Definition (partial order)

A partial order is a relation between two elements of a set, $S$ , usually written $\leq$ , which satisfies the following axioms

$\forall x \in S$ , $x \leq x$ .
$\forall x, y \in S$ , $x \leq y$ and $y \leq x$ implies that $x = y$ .
$\forall x, y, z \in S$ , $x \leq y$ and $y \leq z$ implies $x \leq z$ .

When writing out the partial order, we sometimes write it as an ordered pair $(S, \leq)$ , writing out the set and the partial order symbol.

As the name suggests, partial orders are less strict than total orders, like $\leq$ among the rational numbers. For example, if we take $Q \times Q$ with the relation $(x_{1}, x_{2}) \leq (y_{1}, y_{2})$ if and only if $x_{1} \leq y_{1}$ and $x_{2} = y_{2}$ , then this is a partial order. We can see that all of the axioms are satisfied by this order, but there are many ordered pairs which can’t be compared with each other. For example, $(1, 2)$ and $(2, 1)$ aren’t comparable as $x_{2} \neq y_{2}$ .
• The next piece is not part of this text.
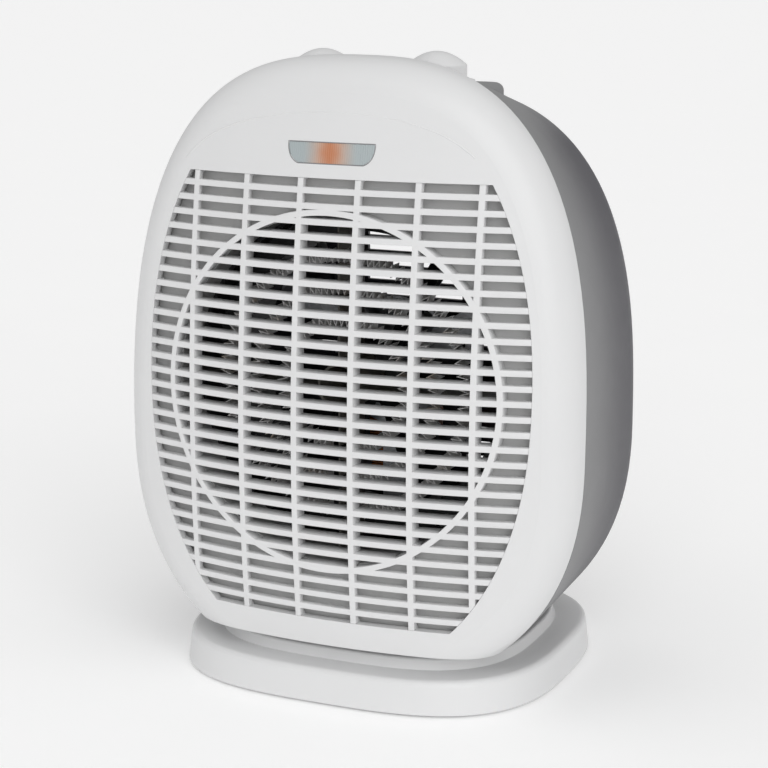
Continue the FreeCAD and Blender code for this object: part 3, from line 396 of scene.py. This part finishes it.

Consider a second example of ordered pairs of rationals where $(x_{1}, x_{2}) \leq (y_{1}, y_{2})$ if and only if $x_{1} \leq y_{1}$ and $x_{2} \leq y_{2}$ . Notice that with this partial order on $Q \times Q$ , that for any pair of elements $x$ and $y$ , we can find a $z$ , such that $x \leq z$ and $y \leq z$ . To see this, let $(x_{1}, x_{2})$ and $(y_{1}, y_{2})$ be two ordered pairs of rational numbers. Then if we let $z = (max (x_{1}, y_{1}), max (x_{2}, y_{2}))$ , we see that $x \leq z$ and $y \leq z$ as we wanted. Similarly, by taking $z = (min (x_{1}, y_{1}), min (x_{2}, y_{2}))$ , we have $z \leq x$ and $z \leq y$ .

However, the first example we gave didn’t have this property. To see that, consider the example pair we gave above, $x = (1, 2)$ and $y = (2, 1)$ . There is no $z$ which can be comparable to both $x$ and $y$ , because in that case $z_{2}$ , the second component of $z$ , would have to equal both $1$ and $2$ .

This brings us to our next few definitions.

Definition (lattice)

Let $(S, \leq)$ be a partial order such that for any two elements, $x$ and $y$ $\in S$ , there exists $w, z \in S$ , such that $w \leq x$ , $w \leq y$ , $x \leq z$ and $y \leq z$ , then this partial order is said to be a lattice.

Definition (join)

Let $(S, \leq)$ be a lattice. Let $x$ and $y \in S$ , then the $\leq$ -least element $z \in S$ , such that $x \leq z$ and $y \leq z$ is said to be their join. It is typically written as $z = x \lor y$ .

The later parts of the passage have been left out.